**WRITTEN INSTRUCTION**
In the listing below, find the line containing "Write the OpenSCAD" and the line containing "cup_floor = 2.4; // [2:0.1:4]". Repeat exactly those two lines and every line between them, nothing more.

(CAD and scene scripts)
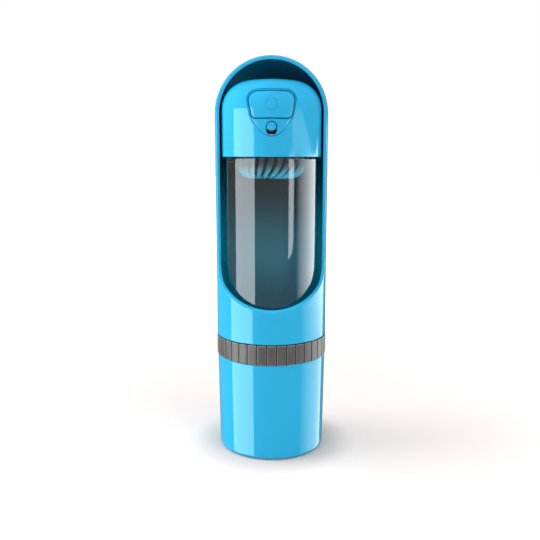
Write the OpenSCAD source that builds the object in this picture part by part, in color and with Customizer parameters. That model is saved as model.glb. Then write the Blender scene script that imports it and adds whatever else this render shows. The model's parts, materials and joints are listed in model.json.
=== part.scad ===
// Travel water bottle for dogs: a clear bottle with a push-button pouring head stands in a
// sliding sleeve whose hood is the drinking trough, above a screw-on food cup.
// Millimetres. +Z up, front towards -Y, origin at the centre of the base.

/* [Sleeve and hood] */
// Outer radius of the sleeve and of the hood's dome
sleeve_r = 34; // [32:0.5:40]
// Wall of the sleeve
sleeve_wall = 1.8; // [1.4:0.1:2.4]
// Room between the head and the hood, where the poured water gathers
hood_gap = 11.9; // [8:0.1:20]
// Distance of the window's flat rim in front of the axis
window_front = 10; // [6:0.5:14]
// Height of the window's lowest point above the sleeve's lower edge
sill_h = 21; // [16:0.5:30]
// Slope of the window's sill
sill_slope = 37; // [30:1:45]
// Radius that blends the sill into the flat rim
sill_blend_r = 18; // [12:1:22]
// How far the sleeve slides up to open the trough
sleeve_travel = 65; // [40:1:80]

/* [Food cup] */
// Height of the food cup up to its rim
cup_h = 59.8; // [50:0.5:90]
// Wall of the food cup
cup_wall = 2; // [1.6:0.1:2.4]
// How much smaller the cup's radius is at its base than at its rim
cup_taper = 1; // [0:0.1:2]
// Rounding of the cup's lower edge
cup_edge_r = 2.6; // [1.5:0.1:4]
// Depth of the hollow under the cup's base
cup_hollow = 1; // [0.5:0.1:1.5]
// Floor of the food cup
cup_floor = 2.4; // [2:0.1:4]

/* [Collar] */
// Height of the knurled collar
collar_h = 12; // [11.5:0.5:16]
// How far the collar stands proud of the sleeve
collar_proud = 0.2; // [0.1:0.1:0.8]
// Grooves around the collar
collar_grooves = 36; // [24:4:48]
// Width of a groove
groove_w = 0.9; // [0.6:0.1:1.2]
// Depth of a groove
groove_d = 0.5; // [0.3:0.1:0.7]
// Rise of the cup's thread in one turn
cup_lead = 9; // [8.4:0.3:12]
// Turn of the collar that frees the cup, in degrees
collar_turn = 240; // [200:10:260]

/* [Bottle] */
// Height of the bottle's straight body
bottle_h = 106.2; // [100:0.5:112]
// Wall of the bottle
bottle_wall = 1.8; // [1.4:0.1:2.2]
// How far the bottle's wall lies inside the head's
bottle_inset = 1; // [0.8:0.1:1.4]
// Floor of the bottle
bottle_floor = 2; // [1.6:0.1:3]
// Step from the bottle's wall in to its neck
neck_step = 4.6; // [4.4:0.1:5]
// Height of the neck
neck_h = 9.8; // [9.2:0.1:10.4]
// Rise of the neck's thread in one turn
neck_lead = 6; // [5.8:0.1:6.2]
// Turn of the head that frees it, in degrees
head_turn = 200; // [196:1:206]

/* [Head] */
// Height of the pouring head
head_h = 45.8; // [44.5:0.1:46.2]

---

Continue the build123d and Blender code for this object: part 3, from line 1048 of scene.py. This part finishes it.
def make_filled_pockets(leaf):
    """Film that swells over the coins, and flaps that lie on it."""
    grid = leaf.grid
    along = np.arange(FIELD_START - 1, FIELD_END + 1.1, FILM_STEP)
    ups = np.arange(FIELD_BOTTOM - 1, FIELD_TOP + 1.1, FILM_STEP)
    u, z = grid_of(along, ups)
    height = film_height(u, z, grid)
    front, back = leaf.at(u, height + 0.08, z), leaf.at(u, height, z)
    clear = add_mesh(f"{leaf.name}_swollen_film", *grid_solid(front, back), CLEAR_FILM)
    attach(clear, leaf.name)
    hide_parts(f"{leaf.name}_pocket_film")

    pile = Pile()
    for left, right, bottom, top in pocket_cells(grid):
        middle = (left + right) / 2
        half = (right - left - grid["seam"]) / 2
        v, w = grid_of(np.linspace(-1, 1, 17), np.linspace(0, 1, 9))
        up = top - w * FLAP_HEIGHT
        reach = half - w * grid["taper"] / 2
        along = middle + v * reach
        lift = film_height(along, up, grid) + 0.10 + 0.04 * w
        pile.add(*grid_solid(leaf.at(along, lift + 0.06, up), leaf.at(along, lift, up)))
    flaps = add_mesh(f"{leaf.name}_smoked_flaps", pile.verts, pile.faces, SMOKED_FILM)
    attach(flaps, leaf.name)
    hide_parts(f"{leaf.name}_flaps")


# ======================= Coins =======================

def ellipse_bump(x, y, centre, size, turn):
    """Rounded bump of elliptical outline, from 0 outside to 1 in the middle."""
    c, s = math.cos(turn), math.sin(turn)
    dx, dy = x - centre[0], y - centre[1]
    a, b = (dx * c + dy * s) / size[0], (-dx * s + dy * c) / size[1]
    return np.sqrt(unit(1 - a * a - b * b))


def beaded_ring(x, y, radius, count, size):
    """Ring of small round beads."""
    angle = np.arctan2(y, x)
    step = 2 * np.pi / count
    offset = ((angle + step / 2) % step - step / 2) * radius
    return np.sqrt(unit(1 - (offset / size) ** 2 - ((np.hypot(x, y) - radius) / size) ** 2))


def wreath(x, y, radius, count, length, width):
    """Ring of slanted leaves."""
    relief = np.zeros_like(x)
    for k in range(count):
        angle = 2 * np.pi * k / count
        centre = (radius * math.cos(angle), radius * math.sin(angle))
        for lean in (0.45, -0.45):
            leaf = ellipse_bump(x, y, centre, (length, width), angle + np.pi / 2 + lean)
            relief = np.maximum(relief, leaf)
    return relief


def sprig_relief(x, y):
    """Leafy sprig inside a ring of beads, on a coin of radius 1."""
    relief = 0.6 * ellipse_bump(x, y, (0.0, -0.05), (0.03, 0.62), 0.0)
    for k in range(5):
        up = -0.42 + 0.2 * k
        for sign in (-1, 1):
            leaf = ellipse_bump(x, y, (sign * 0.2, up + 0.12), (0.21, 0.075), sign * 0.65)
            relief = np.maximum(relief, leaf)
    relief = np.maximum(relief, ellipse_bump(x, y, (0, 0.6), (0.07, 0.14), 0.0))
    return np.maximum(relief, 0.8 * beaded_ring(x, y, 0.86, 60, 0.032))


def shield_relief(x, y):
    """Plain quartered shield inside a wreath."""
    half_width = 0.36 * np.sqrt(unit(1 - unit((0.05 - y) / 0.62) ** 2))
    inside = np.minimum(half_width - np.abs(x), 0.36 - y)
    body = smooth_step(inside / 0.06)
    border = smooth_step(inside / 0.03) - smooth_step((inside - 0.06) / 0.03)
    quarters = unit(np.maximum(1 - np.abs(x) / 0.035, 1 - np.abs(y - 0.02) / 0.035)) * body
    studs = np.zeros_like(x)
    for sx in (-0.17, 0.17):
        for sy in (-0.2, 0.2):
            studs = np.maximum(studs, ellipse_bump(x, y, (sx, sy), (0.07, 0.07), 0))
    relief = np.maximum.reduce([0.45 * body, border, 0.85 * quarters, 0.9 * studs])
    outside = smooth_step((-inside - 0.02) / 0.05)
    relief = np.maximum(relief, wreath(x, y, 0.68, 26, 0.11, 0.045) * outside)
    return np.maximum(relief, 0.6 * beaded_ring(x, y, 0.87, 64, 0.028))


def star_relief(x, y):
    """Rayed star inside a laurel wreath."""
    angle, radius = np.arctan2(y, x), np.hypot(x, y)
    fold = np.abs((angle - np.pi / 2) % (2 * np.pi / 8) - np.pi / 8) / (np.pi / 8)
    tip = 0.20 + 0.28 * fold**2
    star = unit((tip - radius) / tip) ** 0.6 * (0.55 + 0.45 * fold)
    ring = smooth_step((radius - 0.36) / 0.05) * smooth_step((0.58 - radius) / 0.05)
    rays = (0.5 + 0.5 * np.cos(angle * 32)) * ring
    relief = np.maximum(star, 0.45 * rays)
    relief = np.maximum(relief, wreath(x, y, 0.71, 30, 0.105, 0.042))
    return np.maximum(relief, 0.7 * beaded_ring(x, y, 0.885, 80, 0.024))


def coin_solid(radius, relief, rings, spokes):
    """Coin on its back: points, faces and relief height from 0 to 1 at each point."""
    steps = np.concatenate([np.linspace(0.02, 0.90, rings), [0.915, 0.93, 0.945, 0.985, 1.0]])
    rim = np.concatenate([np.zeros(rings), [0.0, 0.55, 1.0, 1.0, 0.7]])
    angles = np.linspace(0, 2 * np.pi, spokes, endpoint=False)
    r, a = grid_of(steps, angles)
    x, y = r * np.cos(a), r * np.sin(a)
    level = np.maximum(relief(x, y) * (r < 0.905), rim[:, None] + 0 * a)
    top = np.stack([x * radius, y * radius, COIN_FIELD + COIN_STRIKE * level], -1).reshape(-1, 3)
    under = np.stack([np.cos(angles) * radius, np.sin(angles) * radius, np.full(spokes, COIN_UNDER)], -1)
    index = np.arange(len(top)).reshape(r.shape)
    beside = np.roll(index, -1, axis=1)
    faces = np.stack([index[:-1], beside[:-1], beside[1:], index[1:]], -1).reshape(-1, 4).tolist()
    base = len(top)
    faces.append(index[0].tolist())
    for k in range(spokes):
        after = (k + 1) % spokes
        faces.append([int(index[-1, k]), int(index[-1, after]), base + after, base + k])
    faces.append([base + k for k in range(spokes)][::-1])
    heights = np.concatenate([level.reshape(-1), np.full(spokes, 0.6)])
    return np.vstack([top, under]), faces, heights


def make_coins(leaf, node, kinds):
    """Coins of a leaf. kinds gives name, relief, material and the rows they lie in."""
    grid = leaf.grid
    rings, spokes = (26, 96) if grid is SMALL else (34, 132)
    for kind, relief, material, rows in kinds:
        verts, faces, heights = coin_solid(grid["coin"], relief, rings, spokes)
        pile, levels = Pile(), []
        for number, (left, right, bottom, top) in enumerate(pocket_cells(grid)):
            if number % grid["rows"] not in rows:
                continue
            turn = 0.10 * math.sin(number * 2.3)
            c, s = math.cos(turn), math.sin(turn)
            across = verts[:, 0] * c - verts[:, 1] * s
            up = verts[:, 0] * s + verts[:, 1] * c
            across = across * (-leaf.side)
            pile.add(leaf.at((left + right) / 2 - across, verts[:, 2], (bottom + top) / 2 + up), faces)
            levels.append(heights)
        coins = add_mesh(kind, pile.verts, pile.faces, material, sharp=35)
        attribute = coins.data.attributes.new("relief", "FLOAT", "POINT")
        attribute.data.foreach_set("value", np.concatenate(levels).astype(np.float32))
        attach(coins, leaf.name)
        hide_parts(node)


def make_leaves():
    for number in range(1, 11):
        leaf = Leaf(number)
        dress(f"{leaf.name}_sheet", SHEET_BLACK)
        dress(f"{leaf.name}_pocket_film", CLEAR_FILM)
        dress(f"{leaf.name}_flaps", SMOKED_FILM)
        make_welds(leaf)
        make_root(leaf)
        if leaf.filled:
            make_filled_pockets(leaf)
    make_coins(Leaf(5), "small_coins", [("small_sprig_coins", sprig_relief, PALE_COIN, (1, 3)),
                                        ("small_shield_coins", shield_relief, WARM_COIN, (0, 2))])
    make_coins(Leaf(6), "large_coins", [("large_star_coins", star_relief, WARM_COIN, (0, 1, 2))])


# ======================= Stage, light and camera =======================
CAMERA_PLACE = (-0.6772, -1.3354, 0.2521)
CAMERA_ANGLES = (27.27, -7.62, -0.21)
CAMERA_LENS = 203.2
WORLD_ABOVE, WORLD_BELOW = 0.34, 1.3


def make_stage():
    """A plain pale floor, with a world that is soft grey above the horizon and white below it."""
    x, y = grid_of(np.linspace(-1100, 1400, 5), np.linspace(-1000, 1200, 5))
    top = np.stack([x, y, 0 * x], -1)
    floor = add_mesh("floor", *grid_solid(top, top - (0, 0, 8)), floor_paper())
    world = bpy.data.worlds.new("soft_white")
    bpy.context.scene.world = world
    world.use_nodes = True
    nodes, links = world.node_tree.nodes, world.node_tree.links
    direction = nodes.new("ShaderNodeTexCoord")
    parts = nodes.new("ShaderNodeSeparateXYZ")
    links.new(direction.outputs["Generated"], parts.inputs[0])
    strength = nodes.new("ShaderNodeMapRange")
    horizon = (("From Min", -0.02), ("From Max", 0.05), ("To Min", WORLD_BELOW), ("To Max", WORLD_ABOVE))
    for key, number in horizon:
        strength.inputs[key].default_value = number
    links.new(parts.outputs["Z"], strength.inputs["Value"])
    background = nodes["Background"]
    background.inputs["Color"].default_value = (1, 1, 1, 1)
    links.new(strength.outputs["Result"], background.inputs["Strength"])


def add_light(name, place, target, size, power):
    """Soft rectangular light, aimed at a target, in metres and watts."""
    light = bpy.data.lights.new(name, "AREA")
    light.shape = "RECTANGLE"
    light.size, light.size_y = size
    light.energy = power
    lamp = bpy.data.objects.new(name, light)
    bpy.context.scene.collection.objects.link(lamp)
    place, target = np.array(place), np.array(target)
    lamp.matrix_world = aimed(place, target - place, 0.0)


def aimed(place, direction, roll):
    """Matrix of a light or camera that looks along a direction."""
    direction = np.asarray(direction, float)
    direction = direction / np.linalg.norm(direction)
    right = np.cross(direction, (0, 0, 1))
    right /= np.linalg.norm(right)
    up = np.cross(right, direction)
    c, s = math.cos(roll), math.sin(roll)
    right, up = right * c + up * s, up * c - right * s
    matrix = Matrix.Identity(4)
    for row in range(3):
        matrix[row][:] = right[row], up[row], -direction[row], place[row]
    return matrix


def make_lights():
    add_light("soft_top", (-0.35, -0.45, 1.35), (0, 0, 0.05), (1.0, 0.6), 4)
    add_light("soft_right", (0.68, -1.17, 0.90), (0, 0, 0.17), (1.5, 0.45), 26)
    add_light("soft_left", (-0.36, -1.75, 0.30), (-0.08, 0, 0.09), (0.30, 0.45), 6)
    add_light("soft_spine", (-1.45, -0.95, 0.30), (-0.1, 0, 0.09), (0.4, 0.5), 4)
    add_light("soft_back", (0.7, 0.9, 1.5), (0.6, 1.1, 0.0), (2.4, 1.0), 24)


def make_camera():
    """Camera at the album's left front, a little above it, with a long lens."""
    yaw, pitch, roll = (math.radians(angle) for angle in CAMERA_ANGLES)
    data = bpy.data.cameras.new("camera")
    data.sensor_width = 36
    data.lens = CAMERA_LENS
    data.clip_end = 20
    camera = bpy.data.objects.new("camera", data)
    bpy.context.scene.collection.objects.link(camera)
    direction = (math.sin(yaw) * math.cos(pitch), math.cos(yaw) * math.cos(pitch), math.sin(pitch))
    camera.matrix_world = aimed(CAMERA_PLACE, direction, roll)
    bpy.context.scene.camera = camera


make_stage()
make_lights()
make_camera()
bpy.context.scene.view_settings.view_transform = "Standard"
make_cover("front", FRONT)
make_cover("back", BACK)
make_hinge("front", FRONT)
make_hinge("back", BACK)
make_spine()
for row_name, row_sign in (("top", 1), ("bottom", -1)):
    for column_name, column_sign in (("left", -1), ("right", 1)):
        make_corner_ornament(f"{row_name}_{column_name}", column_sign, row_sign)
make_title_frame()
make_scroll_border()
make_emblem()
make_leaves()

**SOLUTION TO THIS PROBLEM**
Write the OpenSCAD source that builds the object in this picture part by part, in color and with Customizer parameters. That model is saved as model.glb. Then write the Blender scene script that imports it and adds whatever else this render shows. The model's parts, materials and joints are listed in model.json.
=== part.scad ===
// Travel water bottle for dogs: a clear bottle with a push-button pouring head stands in a
// sliding sleeve whose hood is the drinking trough, above a screw-on food cup.
// Millimetres. +Z up, front towards -Y, origin at the centre of the base.

/* [Sleeve and hood] */
// Outer radius of the sleeve and of the hood's dome
sleeve_r = 34; // [32:0.5:40]
// Wall of the sleeve
sleeve_wall = 1.8; // [1.4:0.1:2.4]
// Room between the head and the hood, where the poured water gathers
hood_gap = 11.9; // [8:0.1:20]
// Distance of the window's flat rim in front of the axis
window_front = 10; // [6:0.5:14]
// Height of the window's lowest point above the sleeve's lower edge
sill_h = 21; // [16:0.5:30]
// Slope of the window's sill
sill_slope = 37; // [30:1:45]
// Radius that blends the sill into the flat rim
sill_blend_r = 18; // [12:1:22]
// How far the sleeve slides up to open the trough
sleeve_travel = 65; // [40:1:80]

/* [Food cup] */
// Height of the food cup up to its rim
cup_h = 59.8; // [50:0.5:90]
// Wall of the food cup
cup_wall = 2; // [1.6:0.1:2.4]
// How much smaller the cup's radius is at its base than at its rim
cup_taper = 1; // [0:0.1:2]
// Rounding of the cup's lower edge
cup_edge_r = 2.6; // [1.5:0.1:4]
// Depth of the hollow under the cup's base
cup_hollow = 1; // [0.5:0.1:1.5]
// Floor of the food cup
cup_floor = 2.4; // [2:0.1:4]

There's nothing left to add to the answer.